While COVID-19 boosters are available for certain groups of people (mainly those most vulnerable), and we should all make the time to get our shot when it’s our turn, there are some variables we should consider. Experts agree that the people who are fully vaccinated and have coped with a COVID-19 infection should be last to get their booster.
The Wall Street Journal spoke with several experts who said that this group of people was more protected than the rest since they’ve already had three exposures to the virus (two vaccines, one infection).
“I wouldn’t ask them to get a booster dose. I think they just got it,” said Dr. Paul Offit, director of the Vaccine Education Center at the Children’s Hospital of Philadelphia. While Offit supports boosters for older adults, he believes it’s a bit early for the general public just yet.

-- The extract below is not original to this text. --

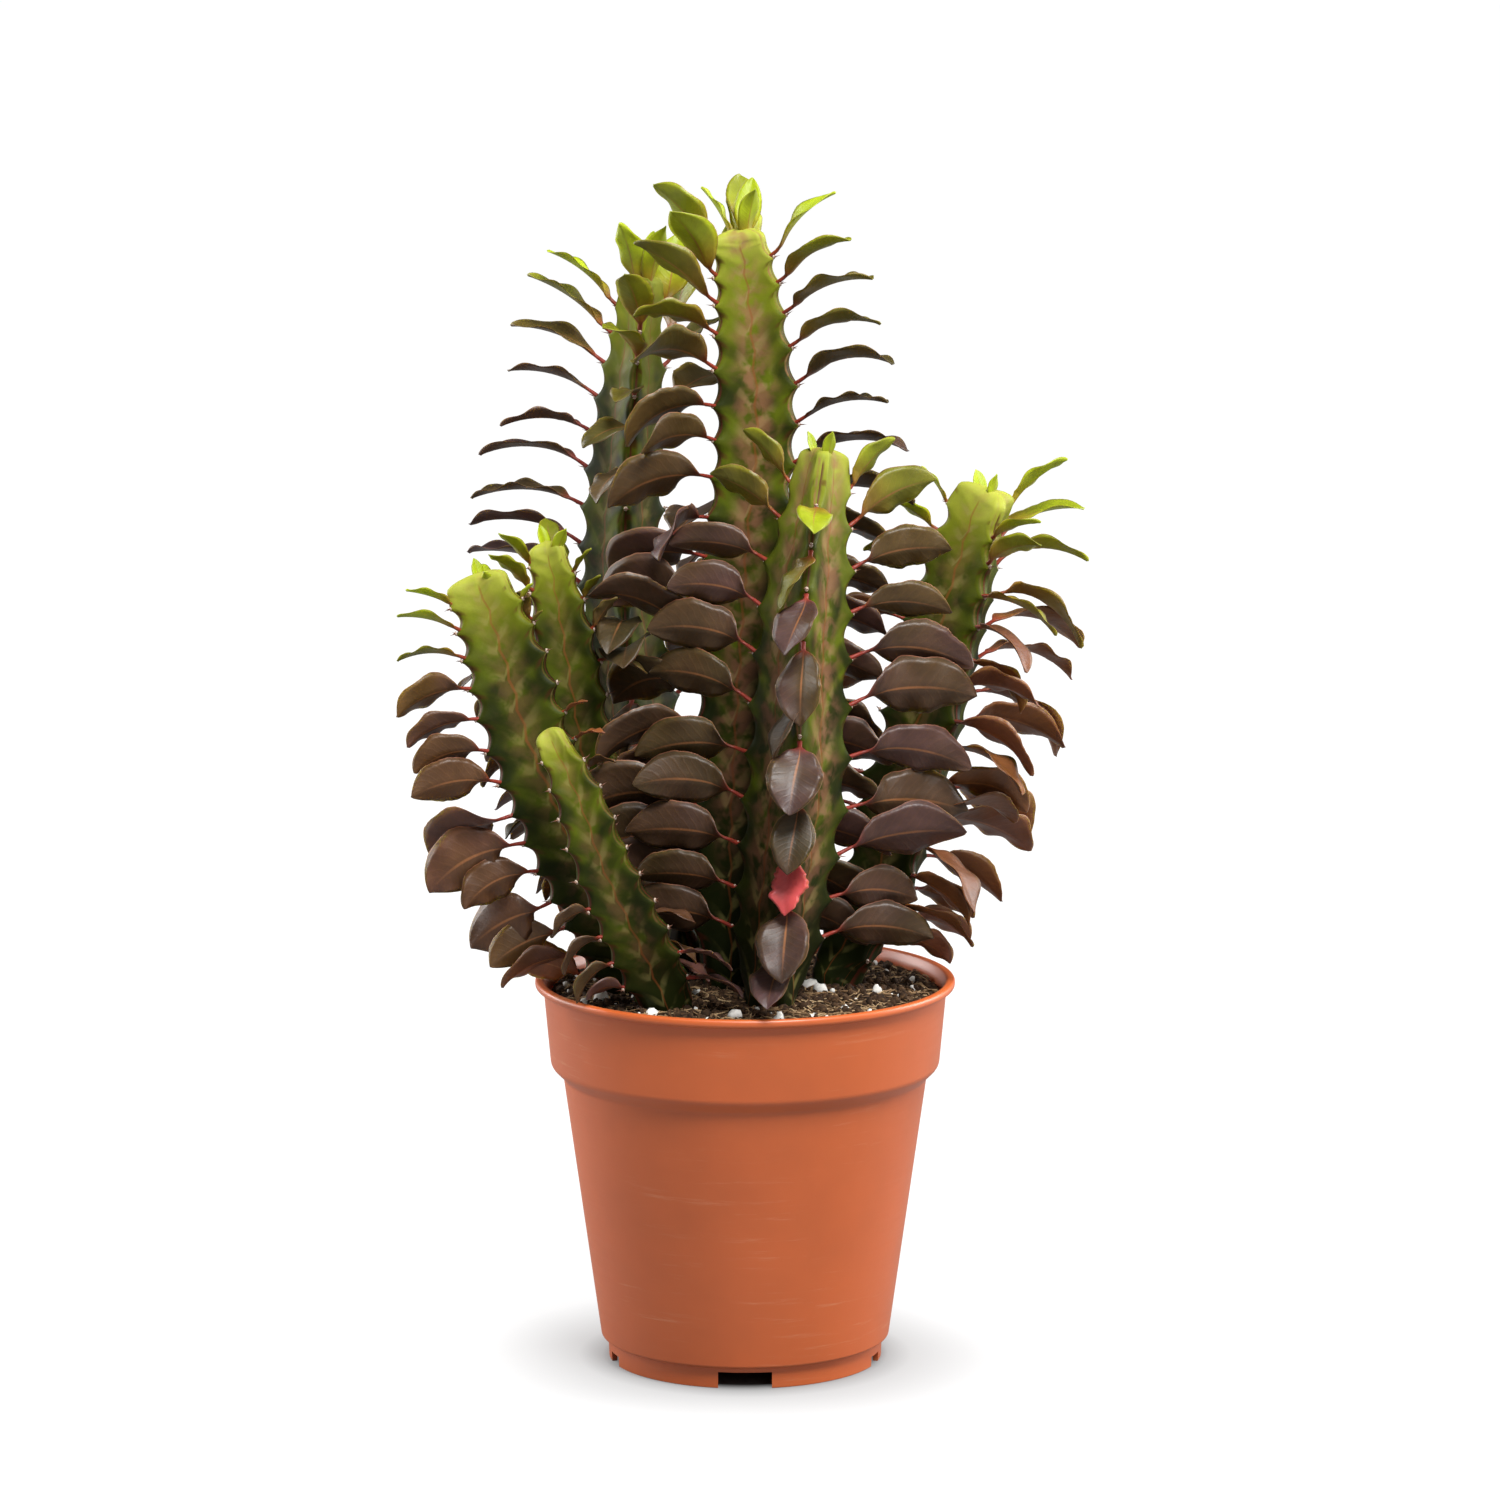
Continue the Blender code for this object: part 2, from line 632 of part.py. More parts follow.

In fact, Gary McLean, professor in Molecular Biology in London, said that fully vaccinated people who’ve had COVID-19 may not even need a booster. While vaccines produce an immune response to the virus’s spike protein, producing “spike-specific” immunity, an infection produces a more general immunity, which protects you from variants and more. The union of these two means that these people are very well equipped to battle the virus.
New data suggests that vaccine immunity starts to wane after five months of getting the shot, particularly in regards to the Pfizer vaccine. Still, experts claim that an antibody test might be the most accurate way of determining who needs the booster or not, since everyone’s body responds to the vaccine differently.
When discussing COVID-19, a day by day approach is the appropriate response. It’s important to keep up with the news and the COVID-19 rates in your area, that way you stay protected and know the activities that are safest to do.